Il y a là tous les ingrédients de ce qui fait pour moi un grand roman
noir. Un arrière-goût de rouille nous
parle d’un coin des Etats-Unis, en Pennsylvanie, qui subit depuis des années
déjà le contre-coup de la désindustrialisation du pays. De l’usine sidérurgique
qui faisait vivre la vallée il ne reste rien, que des friches industrielles qui
rappellent douloureusement que la région était prospère. Il est souvent
question des conséquences humaines tragiques de ces délocalisations et
faillites qui ont entraîné en cascade d’autres fermetures. Ceux qui sont restés
survivent tant bien que mal mais nul n’est épargné, et chacun est conscient non
seulement du désastre accompli mais aussi des sombres jours à venir. Si les
ouvriers ont été les premiers perdants de la mondialisation, il en est de même
désormais pour les employés en col blanc. L’analyse de la situation est
toujours livrée à hauteur de personnage, sans pesanteur didactique ou
idéologique, et le constat n’en est que plus glaçant, comme il est glaçant de
voir ces hommes et ces femmes survivre parfois grâce au produit de leur chasse
(pas de leur pêche, les rivières sont bien trop polluées).
Directement liée à cette dimension sociale, la trajectoire des
personnages est marquée du sceau du roman noir. Ils sont la plupart du temps
agis par les circonstances, mais il y a aussi en eux une conscience douloureuse
de leur responsabilité, qu’elle soit individuelle ou collective, en même temps
qu’une incapacité à changer leur vie sans déclencher la tragédie. Isaac en est
un bel exemple : jeune homme aux capacités intellectuelles extraordinaires,
il est coincé à Buell parce qu’il doit s’occuper de son père, handicapé à la
suite d’un accident à l’usine (lorsqu’elle fonctionnait encore). Englué dans
cette vie sans avenir, il sait qu’il doit partir, mais son départ est
précisément le déclencheur de la tragédie.
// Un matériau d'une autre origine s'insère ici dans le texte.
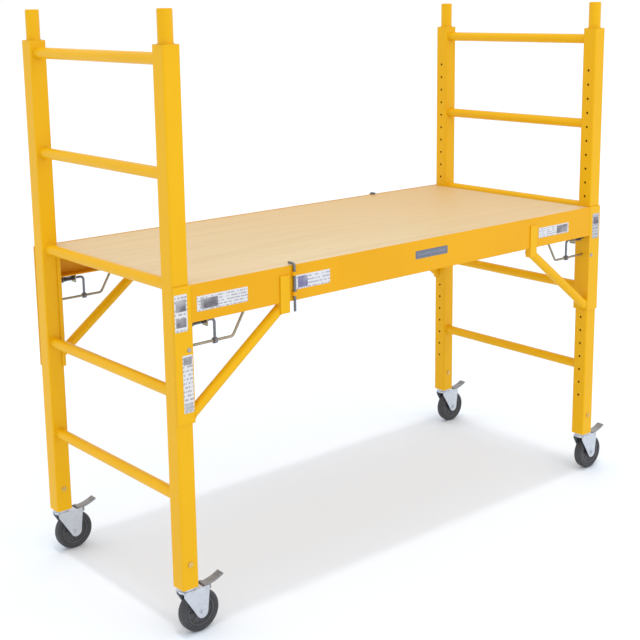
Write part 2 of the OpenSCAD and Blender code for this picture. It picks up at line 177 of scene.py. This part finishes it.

Il faut dire un mot des personnages, merveilleusement construits.
Chacun pourrait être, dans un mauvais roman, un stéréotype social : le
jeune sportif un peu rustique et violent, le surdoué asocial, la mère prolo, le gentil flic… Pourtant il n’en est rien : chacun est travaillé dans
toute sa complexité, sans complaisance ni angélisme, chacun est bouleversant
parce que tout ce qui reste dans ce monde dévasté, c’est l’amour, l’amitié, ce
que l’on offre de soi à ceux que l’on aime. Cela n’est pas simple – on n’est
pas au pays des Bisounours – mais c’est la seule solution.
Le roman construit peu à peu une toile qui se referme sur les
personnages, les étrangle, les condamne, mais le talent de Philipp Meyer est de
réussir à ne pas aller là où on l’attend et ne jamais tomber dans le glauque. C’est
ainsi qu’il parvient à proposer un final éblouissant, qui allie la noirceur et
l’apaisement.
Enfin, Un arrière-goût de rouille,
sans appartenir à ces romans noirs qui s’enracinent dans une terre à laquelle
ils rendent hommage, évoque avec beaucoup de force la nature. Chacun des
personnages, à sa manière et à des degrés différents, évoque la puissance
ambivalente d’une nature tour à tour nourricière et dangereuse. Il y a un peu
de Chris Offutt et un peu de William G. Tapply, en quelque sorte. Cela donne en
tout cas, par moments, un côté contemplatif au roman. Les rivières sont très
importantes : elles guident, elles lavent, elles empoisonnent aussi, mais
leur sauvagerie originelle est d’une beauté stupéfiante.
Vous l'aurez compris, je ne saurais trop vous recommander la lecture de ce roman noir.
Pour qui ?
Pour tous ceux qui aiment les romans noirs.
Philipp Meyer, Un arrière-goût de rouille (American Rust), Gallimard/Folio Policier, 2012. Traduit de l'anglais (Etats-Unis) par Sarah Gurcel. Première édition française: Denoël, 2010. Publication originale: Simon & Schuster, 2009.